Goldman Sachs believes 2018-19 will be the bottom for Foxtel’s earnings before they stabilise and return to growth. The investment bank forecasts Foxtel’s customer base to grow to 3.9 million by the 2022-23 financial year, made up of 2.2 million broadcast customers and 1.7 million streaming customers. This compares with the 2.8 million subscribers it had at the end of 2017-18.
“The challenge that Foxtel has is that within the base, there is clear desire to spend less with Foxtel which suggests the spin down number could be high,” one media watcher says.
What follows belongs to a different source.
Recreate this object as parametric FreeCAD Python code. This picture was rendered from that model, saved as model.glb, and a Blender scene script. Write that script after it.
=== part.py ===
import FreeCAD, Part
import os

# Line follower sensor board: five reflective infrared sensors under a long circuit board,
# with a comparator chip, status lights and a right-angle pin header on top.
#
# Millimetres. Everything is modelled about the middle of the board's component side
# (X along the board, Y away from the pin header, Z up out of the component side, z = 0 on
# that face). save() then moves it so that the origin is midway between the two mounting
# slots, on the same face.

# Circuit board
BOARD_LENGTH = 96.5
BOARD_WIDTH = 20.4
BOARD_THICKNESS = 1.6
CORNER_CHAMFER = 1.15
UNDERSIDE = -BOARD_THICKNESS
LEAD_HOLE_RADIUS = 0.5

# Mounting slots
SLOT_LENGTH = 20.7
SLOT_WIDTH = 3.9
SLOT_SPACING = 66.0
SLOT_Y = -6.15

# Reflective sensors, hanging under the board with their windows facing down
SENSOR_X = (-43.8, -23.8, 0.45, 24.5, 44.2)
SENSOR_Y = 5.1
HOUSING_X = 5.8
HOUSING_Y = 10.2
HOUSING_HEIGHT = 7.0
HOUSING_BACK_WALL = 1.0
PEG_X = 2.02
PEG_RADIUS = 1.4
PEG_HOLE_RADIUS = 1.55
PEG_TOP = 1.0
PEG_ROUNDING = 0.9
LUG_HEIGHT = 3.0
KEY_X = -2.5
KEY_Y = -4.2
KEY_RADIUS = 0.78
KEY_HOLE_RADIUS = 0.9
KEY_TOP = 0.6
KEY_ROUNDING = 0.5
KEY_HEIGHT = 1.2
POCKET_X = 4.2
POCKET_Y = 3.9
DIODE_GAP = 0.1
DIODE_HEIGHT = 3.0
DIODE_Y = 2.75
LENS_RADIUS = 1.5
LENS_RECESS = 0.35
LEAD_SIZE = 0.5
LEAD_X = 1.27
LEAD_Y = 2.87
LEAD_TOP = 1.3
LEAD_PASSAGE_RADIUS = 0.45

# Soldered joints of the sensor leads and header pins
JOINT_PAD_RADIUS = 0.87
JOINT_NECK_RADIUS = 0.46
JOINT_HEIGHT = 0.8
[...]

“One of the reasons they’ve not done it in the past, i.e. made sports available al carte, is the fear they’d fall on the wrong side of the ratio based on how many new customers you need for how many spin-down.”
A sign of how things are going for the new service will be three months in, the executive says. “If it’s going really well, they’ll disproportionately advertise the OTT. If it’s going badly, they’ll pull back. the early indicators will be based on their relative marketing spend by month three.”
All this doesn’t even factor in that the three biggest sporting codes in Australia – NRL, AFL and cricket – continue to have a huge amount of match time on free-to-air television. Australians have been served incredibly well by the free-to-air sector and it is one of the major reasons Foxtel has failed to push through the 30 per cent household penetration mark.
“How much cricket are you going to want to pay for when you can turn Channel 7 on and watch it for free?” asks one executive.
So the key question is, how many sports nuts Australians are there who don’t already have Foxtel and feel the need more games than they can watch on free-to-air? There’s no doubt Foxtel executives would pay good money to know the answer to that question. They are about to find out.